Der Korruptionsskandal um den halbstaatlichen Ölriesen Petrobras hat auch Lulas Nachfolger in der Partei PT immens geschadet. Dies spielte Bolsonaro während des Wahlkampfs in die Karten: Er konnte sich als Saubermann inszenieren, der sich für Recht und Ordnung stark macht. Im Jahr 2017 wurden in Brasilien 63.000 Menschen gewaltsam getötet. Viele Brasilianer hoffen auch, dass Bolsonaro die grassierende Kriminalität und Gewalt in den Griff bekommt.
Als Tourist sind die Schattenseiten Rio de Janeiros schnell vergessen: Man flaniert goldene Strände entlang, bewundert die Kunststücke der Jungs beim Fußballspielen und trinkt zur Erfrischung Kokoswasser direkt aus der aufgeschlagenen Frucht. Ein Sonnenuntergang wie aus der Instagram-Traumfabrik lässt jedes Backpacker-Herz höher schlagen. Der Weg zurück in die Unterkunft sollte allerdings mit Bedacht gewählt werden. Überfälle und Schießereien stehen in Rio und vielen anderen brasilianischen Großstädten an der Tagesordnung. Um Bürger rechtzeitig zu warnen, haben engagierte Entwickler die App Onde Tem Tiroteio (OTT) realisiert.

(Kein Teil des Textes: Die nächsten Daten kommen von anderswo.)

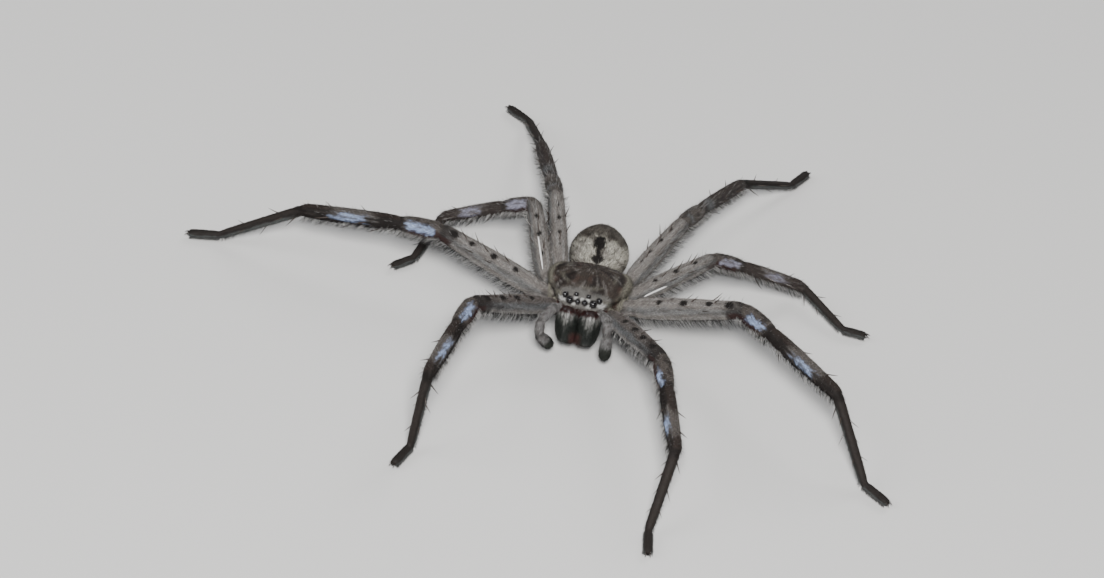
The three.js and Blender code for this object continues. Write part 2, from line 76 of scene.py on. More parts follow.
# Turn and rise of the thigh, turn and rise of the shin, turn of the metatarsus, turn of the foot
POSE = {
    "left_1": (-51, 14, -72, -5, -98, -79),
    "left_2": (-1, 14, -40, -2, -52, -34),
    "left_3": (39, 14, 23, -25, -40, 0),
    "left_4": (64, 18, 68, -11, 53, 66),
    "right_1": (-135, 22, -97, 2, -112, -110),
    "right_2": (166, 13, 176, -8, -169, -172),
    "right_3": (111, 17, 174, -29, -103, -138),
    "right_4": (106, 18, 109, -14, 110, 144),
}
PALPS = {
    "right": ((-3.0, -4.9, -1.6), (-4.5, -8.5, 1.2), (-6.1, -11.7, 0.1), (-6.1, -12.4, -2.6),
              (-3.9, -11.2, -5.2)),
    "left": ((3.0, -4.9, -1.6), (4.3, -7.9, 0.9), (5.3, -9.3, 0.9), (5.7, -10.2, -1.4),
             (5.8, -11.4, -5.6)),
}
PALP_RADII = (0.95, 0.9, 0.92, 1.15)
PALP_SEGMENTS = ("coxa", "palp", "palp", "palp_tip")

BODY_AXES = (Matrix.Translation(Vector(ORIGIN_SHIFT) * MM + Vector((0, 0, BODY_HEIGHT * MM)))
             @ Matrix.Rotation(math.radians(BODY_PITCH), 4, "X"))
ABDOMEN_AT = Vector((0, 6.9, -0.2)) * MM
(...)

Die Anwendung zeigt auf einer Karte an, wo sich gerade eine Schießerei ereignet. User können Vorfälle selbst melden. Um Falschmeldungen zu vermeiden, muss die Schießerei von einer zweiten Quelle bestätigt werden, erst dann wird sie in der App angezeigt. Wie bewegt man sich in so einer Stadt am besten fort? Viele Brasilianer raten mir: „Nimm am besten ein Uber oder ein Taxi.” OTT ist für Rio de Janeiro und São Paolo verfügbar und hat nach eigenen Angaben 4,7 Millionen User.
Momentan spricht viel dafür, dass die App auch weiterhin gebraucht wird. Bolsonaro hat das Waffenrecht gelockert. Wer das 25. Lebensjahr vollendet hat und nicht vorbestraft ist, darf in Brasilien künftig vier Feuerwaffen besitzen. Für Bob Nadkarni ist das absurd: „Ich bin gegen die Verbreitung von Waffen. Die Wahrscheinlichkeit, von einer Kugel getötet zu werden, ist für einen Waffenbesitzer dreimal höher als für jemanden, der über keine Waffe verfügt.”

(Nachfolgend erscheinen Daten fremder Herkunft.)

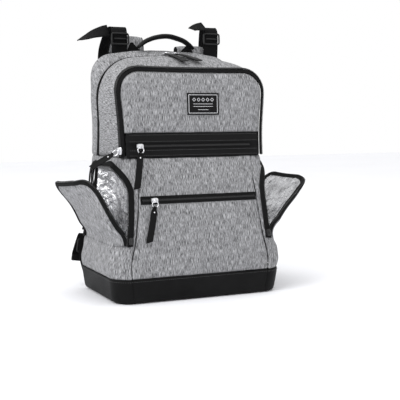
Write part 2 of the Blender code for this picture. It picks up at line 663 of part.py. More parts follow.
def make_loop_tails():
    """Free ends of the stroller loops' webbing, which twist as they fall away from the buckles."""
    left = curve_points([(-0.1018, 0.0950, 0.4788), (-0.1089, 0.0952, 0.4779),
                         (-0.1266, 0.0955, 0.4727), (-0.1423, 0.0960, 0.4657),
                         (-0.1549, 0.0960, 0.4604)], 2)
    ribbon("loop_tail_left", left, twist((0.1, 0.5, 1.0), (0.2, 1.0, 0.1), len(left)), TAIL_WIDTH,
           (BLACK, 0.8), 0.0018)
    right = curve_points([(0.0890, 0.0800, 0.4925), (0.0815, 0.0785, 0.4915),
                          (0.0730, 0.0780, 0.4896), (0.0655, 0.0780, 0.4868)], 2)
    ribbon("loop_tail_right", right, twist((0.0, 0.8, 0.7), (0.0, 0.95, 0.25), len(right)),
           TAIL_WIDTH, (BLACK, 0.8), 0.0018)


# ---------------------------------------------------------------- build
clear_scene()
PARTS = collection("Diaper backpack")
TOOLS = collection("Cutters")
make_base()
make_front()
make_back()
make_lid()
make_flap()
make_handle()
make_zips()
make_loop_tails()
for side_label, side_sign in SIDES.items():
    make_side(side_label, side_sign)
    make_wing(side_label, side_sign)
    make_straps(side_label, side_sign)
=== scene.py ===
"""Looks of the diaper backpack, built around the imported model, in metres with +Z up.

The bag's skin repeats the outline functions of the model, so every panel, zip and tape lies where
the solids are.  Each sheet of fabric carries its own cloth coordinates in the attribute "weave",
across the warp and along it, and every fabric's streaks, ribs and weave follow those.
"""
import math

import bmesh
import bpy
from mathutils import Matrix, Vector, noise


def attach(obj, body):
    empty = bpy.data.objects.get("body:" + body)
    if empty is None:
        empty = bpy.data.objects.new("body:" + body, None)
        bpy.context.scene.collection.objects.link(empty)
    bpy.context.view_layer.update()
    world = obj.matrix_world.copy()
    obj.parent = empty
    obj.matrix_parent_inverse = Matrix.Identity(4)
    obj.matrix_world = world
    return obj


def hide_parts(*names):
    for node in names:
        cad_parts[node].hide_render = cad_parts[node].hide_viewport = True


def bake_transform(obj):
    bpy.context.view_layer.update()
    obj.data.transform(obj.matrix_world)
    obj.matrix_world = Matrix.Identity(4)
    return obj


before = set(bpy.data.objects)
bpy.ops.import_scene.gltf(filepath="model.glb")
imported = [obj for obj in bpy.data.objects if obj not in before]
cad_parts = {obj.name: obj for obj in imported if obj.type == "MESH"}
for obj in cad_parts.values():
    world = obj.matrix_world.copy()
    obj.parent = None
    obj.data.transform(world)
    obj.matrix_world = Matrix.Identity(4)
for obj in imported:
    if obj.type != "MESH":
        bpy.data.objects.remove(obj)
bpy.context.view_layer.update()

# ---------------------------------------------------------------- driving dimensions (metres)
BOOT_TOP = 0.0432             # top edge of the leatherette base
FOLD_Y, FOLD_Z = -0.0815, 0.2500
BAND_TOP = 0.2920
BACK_Y, BACK_RADIUS = 0.076, 0.008
ZIP_Y = 0.037                 # plane of the main zip
RIB_SETBACK, RIB_EDGE = 0.007, 0.022
RIB_TOP, RIB_RADIUS, RIB_CROWN = 0.4045, 0.042, -0.0015
ZIP_TOP, ZIP_RADIUS, ZIP_CROWN = 0.432, 0.075, 0.003
BACK_TOP, BACK_ARCH_RADIUS, BACK_CROWN = 0.4440, 0.045, 0.0070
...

Schon wenige Wochen nach seiner Amtseinführung hat das Saubermann-Image Bolsonaros arg gelitten. Seine Söhne sind aufgrund dubioser Geldflüsse in Erklärungsnot geraten. Außerdem bestehen merkwürdige Verbindungen zwischen der Ermordung der linken Stadträtin Marielle Franco und dem Umfeld des Präsidenten. Der ehemalige BBC-Journalist Bob Nadkarni setzt eine nachdenkliche Miene auf und sagt: „Bolsonaros Anti-Korruptionskampagne scheint keine Grundlage mehr zu haben.” Kommen noch mehr von Bolsonaros Machenschaften an die Oberfläche? „Die Zeit wird es uns zeigen.”